* Start *

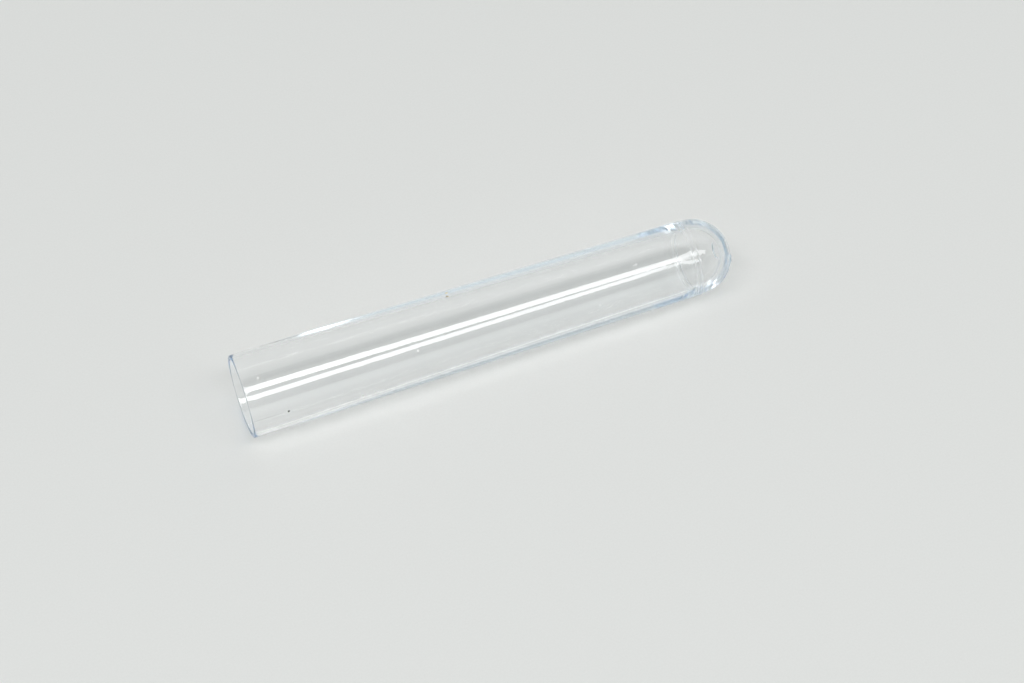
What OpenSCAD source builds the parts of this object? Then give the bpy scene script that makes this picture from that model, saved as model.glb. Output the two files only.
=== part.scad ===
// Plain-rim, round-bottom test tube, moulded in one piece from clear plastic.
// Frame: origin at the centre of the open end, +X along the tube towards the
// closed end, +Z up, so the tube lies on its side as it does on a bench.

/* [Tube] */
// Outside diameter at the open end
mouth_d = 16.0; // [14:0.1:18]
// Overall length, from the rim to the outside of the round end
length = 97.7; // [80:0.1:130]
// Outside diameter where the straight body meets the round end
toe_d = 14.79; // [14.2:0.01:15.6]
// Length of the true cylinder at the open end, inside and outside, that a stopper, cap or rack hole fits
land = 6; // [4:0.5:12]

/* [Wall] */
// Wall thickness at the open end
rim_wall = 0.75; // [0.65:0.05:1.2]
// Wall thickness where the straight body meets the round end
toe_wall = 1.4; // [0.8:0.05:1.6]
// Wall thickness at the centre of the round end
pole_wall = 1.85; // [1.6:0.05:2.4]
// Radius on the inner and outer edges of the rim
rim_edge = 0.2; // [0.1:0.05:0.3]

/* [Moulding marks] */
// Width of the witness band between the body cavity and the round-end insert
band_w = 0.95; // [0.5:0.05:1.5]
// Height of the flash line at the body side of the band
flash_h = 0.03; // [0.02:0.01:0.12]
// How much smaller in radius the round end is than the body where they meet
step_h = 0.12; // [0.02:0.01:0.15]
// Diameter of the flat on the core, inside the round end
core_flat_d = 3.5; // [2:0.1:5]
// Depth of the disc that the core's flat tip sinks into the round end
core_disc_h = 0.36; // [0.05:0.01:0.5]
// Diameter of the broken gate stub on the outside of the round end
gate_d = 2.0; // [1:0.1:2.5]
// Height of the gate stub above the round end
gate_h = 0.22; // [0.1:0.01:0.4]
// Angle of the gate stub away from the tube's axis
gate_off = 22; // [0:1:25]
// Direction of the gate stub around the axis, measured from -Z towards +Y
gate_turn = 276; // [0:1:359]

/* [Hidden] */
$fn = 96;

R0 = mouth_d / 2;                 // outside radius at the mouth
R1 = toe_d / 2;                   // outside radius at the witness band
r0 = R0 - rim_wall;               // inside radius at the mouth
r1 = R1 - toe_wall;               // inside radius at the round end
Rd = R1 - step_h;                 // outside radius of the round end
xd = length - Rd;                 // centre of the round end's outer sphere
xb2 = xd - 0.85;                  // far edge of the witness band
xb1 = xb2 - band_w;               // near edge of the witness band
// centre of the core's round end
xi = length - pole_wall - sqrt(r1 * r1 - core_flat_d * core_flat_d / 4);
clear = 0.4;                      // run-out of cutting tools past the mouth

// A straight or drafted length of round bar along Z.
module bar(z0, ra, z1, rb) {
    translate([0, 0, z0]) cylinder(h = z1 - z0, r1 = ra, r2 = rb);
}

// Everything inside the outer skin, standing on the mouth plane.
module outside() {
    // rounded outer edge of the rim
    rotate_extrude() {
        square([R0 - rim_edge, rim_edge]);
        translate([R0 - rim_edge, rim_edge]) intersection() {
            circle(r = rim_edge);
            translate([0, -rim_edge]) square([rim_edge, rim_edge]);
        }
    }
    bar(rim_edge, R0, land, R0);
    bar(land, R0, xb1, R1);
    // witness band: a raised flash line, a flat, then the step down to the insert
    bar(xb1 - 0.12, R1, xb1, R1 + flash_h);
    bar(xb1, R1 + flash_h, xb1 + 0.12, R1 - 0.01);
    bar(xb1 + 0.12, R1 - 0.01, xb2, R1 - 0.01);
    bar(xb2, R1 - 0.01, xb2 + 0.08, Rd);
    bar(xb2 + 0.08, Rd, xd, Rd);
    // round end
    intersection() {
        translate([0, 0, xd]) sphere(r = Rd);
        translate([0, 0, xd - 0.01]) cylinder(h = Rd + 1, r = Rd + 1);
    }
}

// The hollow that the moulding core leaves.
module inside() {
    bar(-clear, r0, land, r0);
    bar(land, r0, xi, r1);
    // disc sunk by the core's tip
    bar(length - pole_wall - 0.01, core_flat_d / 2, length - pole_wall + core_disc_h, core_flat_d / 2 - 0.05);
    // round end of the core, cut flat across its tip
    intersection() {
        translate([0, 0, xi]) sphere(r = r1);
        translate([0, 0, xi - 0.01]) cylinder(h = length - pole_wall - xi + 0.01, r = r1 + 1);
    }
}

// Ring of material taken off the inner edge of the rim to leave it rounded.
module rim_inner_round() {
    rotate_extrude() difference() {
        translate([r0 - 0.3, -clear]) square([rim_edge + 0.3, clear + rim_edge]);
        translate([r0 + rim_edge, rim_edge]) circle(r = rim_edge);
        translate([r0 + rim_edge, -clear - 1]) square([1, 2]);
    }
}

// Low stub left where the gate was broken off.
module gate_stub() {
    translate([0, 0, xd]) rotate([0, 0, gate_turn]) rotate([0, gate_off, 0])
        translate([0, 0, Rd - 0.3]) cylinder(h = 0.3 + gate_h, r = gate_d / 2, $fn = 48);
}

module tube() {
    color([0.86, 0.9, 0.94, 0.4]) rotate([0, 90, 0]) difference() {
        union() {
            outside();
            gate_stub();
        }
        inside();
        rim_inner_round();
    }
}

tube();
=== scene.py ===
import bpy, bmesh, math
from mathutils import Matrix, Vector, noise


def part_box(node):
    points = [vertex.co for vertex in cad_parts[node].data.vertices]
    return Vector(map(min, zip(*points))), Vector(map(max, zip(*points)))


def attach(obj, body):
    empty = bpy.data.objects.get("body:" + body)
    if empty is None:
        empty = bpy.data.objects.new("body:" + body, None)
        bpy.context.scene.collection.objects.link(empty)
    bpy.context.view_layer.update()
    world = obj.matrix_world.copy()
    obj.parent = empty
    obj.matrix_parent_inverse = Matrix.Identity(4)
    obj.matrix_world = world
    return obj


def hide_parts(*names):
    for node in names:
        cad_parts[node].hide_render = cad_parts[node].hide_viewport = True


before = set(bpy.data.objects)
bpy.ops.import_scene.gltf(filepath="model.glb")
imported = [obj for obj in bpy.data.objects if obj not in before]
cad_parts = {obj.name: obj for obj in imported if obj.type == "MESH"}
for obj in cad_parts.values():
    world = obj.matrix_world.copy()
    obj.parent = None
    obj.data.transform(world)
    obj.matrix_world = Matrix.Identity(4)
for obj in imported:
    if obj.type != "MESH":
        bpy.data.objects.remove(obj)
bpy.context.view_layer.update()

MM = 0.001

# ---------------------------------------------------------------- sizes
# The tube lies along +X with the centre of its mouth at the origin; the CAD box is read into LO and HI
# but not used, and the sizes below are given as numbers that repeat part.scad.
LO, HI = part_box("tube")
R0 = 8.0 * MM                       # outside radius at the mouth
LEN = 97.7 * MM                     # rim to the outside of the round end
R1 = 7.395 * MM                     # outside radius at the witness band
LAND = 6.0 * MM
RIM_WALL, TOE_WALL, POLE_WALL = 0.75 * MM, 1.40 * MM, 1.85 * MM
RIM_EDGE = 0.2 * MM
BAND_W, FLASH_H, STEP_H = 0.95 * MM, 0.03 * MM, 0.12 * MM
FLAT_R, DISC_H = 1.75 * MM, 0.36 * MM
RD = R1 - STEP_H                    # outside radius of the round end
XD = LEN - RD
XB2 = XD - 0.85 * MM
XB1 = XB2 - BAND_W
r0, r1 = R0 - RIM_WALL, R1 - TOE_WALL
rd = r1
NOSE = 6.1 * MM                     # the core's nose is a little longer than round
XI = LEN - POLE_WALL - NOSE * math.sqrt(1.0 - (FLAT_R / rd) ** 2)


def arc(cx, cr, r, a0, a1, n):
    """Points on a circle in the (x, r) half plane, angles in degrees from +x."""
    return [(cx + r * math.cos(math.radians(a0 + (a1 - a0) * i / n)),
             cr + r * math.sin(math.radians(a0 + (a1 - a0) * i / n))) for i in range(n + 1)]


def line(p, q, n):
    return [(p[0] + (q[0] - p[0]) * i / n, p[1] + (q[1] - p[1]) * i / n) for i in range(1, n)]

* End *

Restate, word for word and with nothing added, the lines from the first line of the listing through the one where "on a bench." stands.

RESULT FOR THIS EXERCISE:
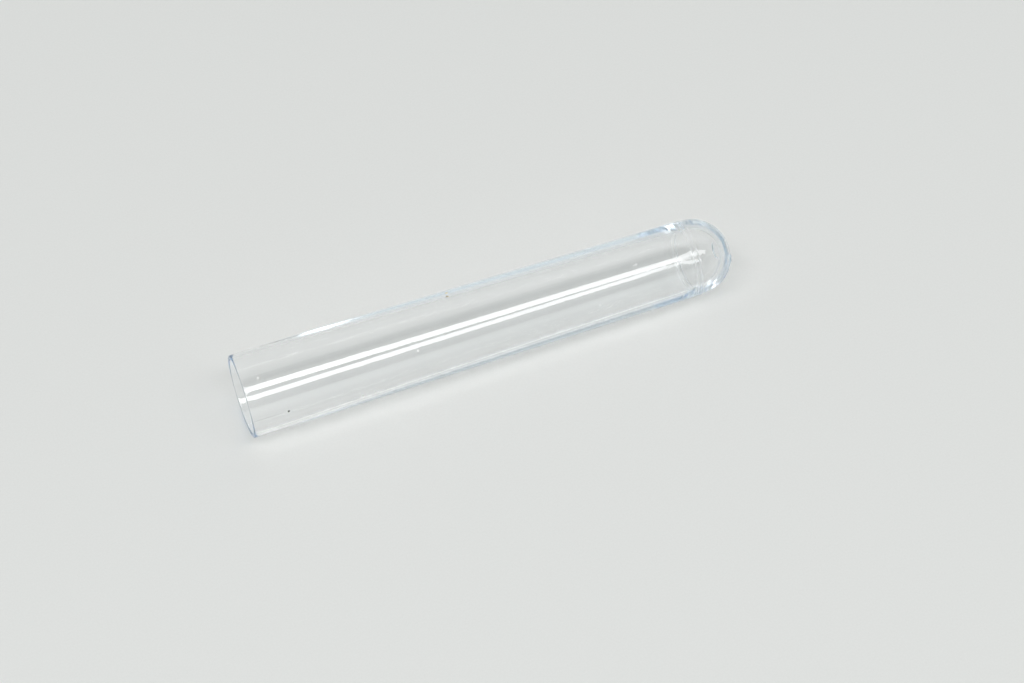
What OpenSCAD source builds the parts of this object? Then give the bpy scene script that makes this picture from that model, saved as model.glb. Output the two files only.
=== part.scad ===
// Plain-rim, round-bottom test tube, moulded in one piece from clear plastic.
// Frame: origin at the centre of the open end, +X along the tube towards the
// closed end, +Z up, so the tube lies on its side as it does on a bench.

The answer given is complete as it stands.